Wallace Sons v. . Castle

68 N.Y. 370 | NY | 1877

[EDITORS' NOTE: THIS PAGE CONTAINS HEADNOTES. HEADNOTES ARE NOT AN OFFICIAL PRODUCT OF THE COURT, THEREFORE THEY ARE NOT DISPLAYED.] *372 It has been held in this court that no appeal lies from an order vacating an attachment, where it is at all discretionary, even although it involves a substantial right. (Anonymous,59 N Y, 315.) We cannot, therefore, weigh conflicting evidence or decide upon controverted facts which may arise upon affidavits presented on a motion to vacate an attachment, and when the General Term has decided such questions no review can be had as to the conclusion at which they arrive. Upon this appeal therefore we can only consider such questions as relate to the jurisdiction acquired by the court upon the papers presented over the proceedings, and such defects therein as are radical and affect the sufficiency of the affidavit upon which the attachment was issued. It is claimed that the affidavit was insufficient to confer jurisdiction, because it did not show that a summons was issued or that it was served. It appears from the affidavit that an action had been commenced for the recovery of the amount due the plaintiffs. This we think would include the issuing of a summons which is essential for the commencement of an action, and without which it could not be instituted, and makes out a case directly within section 227 of the Code. In support of the fact that such summons was issued, is the affidavit of one of the defendants upon which the motion was *374 made, in which it is stated that at the time of the service of the summons and attachment, no cause of action existed against the defendants in favor of the plaintiffs. In regard to the service of the summons, the section cited, as amended in 1866, expressly provided that for the purpose of that provision "an action shall be deemed commenced when the summons is issued," etc.
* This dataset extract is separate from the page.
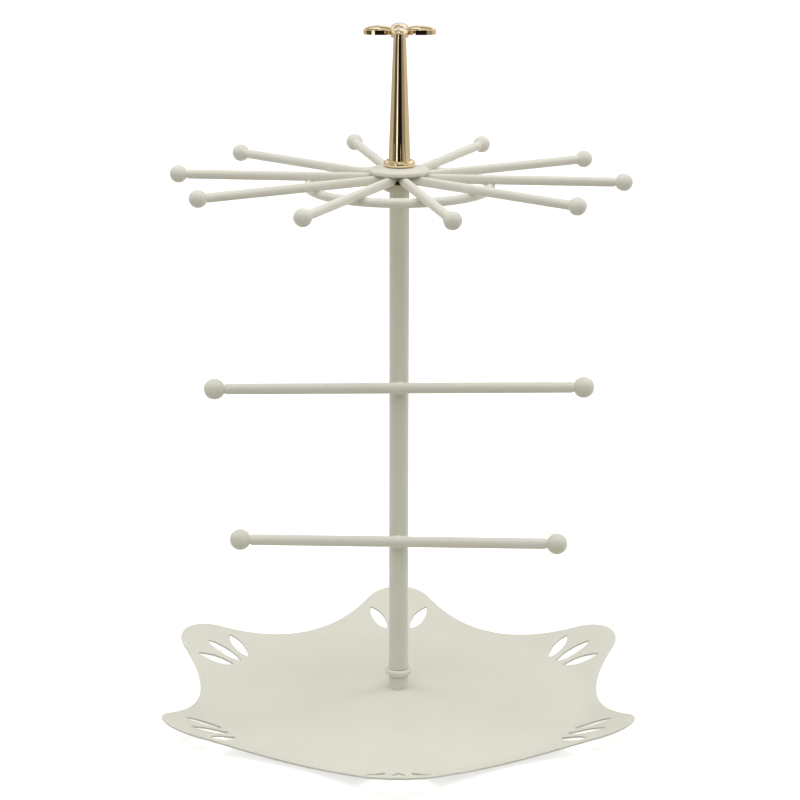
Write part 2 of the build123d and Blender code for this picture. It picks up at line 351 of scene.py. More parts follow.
def painted_crevice_shade(tree, place, colour):
    """Colour that gives way to near black close to the axis of the pole, in the lower half of the gaps
    between the arms: painted shade where the crevice lies in shadow."""
    parts = tree.nodes.new("ShaderNodeSeparateXYZ")
    tree.links.new(place, parts.inputs[0])
    flat = tree.nodes.new("ShaderNodeCombineXYZ")
    tree.links.new(parts.outputs["X"], flat.inputs["X"])
    tree.links.new(parts.outputs["Y"], flat.inputs["Y"])
    distance = tree.nodes.new("ShaderNodeVectorMath")
    distance.operation = "LENGTH"
    tree.links.new(flat.outputs[0], distance.inputs[0])
    share = None
    for value, start, end in (
        (distance.outputs["Value"], core_radius + core_fade, core_radius),
        (parts.outputs["Z"], core_bottom - 0.00005, core_bottom),
        (parts.outputs["Z"], core_top + core_fade / 2, core_top),
    ):
        mask = tree.nodes.new("ShaderNodeMapRange")
        mask.inputs["From Min"].default_value = start
        mask.inputs["From Max"].default_value = end
        tree.links.new(value, mask.inputs["Value"])
        if share is None:
            share = mask.outputs["Result"]
            continue
        both = tree.nodes.new("ShaderNodeMath")
        both.operation = "MULTIPLY"
        tree.links.new(share, both.inputs[0])
        tree.links.new(mask.outputs["Result"], both.inputs[1])
        share = both.outputs[0]
    mix = tree.nodes.new("ShaderNodeMix")
    mix.data_type = "RGBA"
    mix.inputs["B"].default_value = (0.05, 0.045, 0.03, 1)
    tree.links.new(colour, mix.inputs["A"])
    tree.links.new(share, mix.inputs["Factor"])
    return mix.outputs["Result"]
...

Although it was held in Kerr v. Mount (28 N.Y., 659) that the issuing of a summons is not the commencement of an action, and that a service was necessary for that purpose; that decision was made prior to the amendment cited, which, no doubt, was intended to obviate the defect of the Code in this respect. (Zeregal v. Benoist, 33 How. Pr. R., 133.)

It is also urged, that the affidavit does not show that the plaintiffs' claim was due and payable. This question was controverted by the affidavits, and decided in favor of the plaintiffs, upon the facts, and hence, as we have seen, cannot be reviewed upon this appeal. The last remark will also apply to some extent, to the point made as to the defendants' residence, and may perhaps be regarded as disposing of that question. But even if the defendants had a place of business in the city of New York, as sworn to in one of the affidavits, we do not think that this fact made them residents of New York. The plaintiffs' affidavit upon which the attachment was issued shows, that they were non-residents of the State of New York; that two of them reside in Connecticut and one in New Jersey. This is not denied, nor do the defendants claim that they were residents of New York for any purpose, but merely were doing business there. This is not sufficient to constitute a residence so as to exempt the defendants from attachment as non-residents, and we concur with the views expressed in the opinion of the General Term upon this branch of the case. The authorities clearly uphold this construction as will be seen by reference to the cases there cited. The case of Turner v. Church (1 Abb., 299), which is relied upon by the defendants, is distinguishable from the one at bar, and presents some features from which a residence in the State might be inferred, as the defendant had previously resided *375 in the State, and still continued to keep rooms where he boarded and lodged in the city of New York, except on Saturday of each week, when he left and remained with his family out of the States, returning on the following Monday. But this case is criticised in many of the cases, and so far as it has any application to the facts presented in the appeal book here, I think may be considered as overruled.

It is claimed that only a part of the order at the Special Term was appealed from, and that the appeal was an acceptance of the other part, and a waiver of the right to appeal. The rule does not apply to a case of this character, but only to cases where the provisions of the judgment or order are such that the party by not appealing from a part enforces or accepts a substantial benefit by reason of that portion of the order not appealed from. (Bennett v. Van Syckel, 18 N.Y., 481; Murphy v.Spaulding, 46 id., 556.) It does not appear upon this appeal, that the stipulation provided for in the Special Term order, was tendered or accepted, and hence it is not apparent that any benefit was derived by the plaintiffs from the form of the notice of appeal. The most that can be claimed for the notice of appeal is, that it was irregular, and that irregularity, as will hereafter be seen, was disposed of upon a motion to dismiss the appeal which is also here for review. As there was no error in the decision of the General Term, the order appealed from must be affirmed.

The appeal from the order denying the motion to dismiss the plaintiff's appeal was also, we think, properly disposed of. It involved at most a question of irregularity, and it appears that the defendants were chargeable with laches in making the motion, and had accepted the papers served without any objection thereto and without returning the same. The disposition of the motion was clearly within the discretion of the court, and the order therefore is not appealable, and the appeal from the same should be dismissed.

All concur, except EARL, J., who is for dismissal of both appeals, RAPALLO, J., not voting.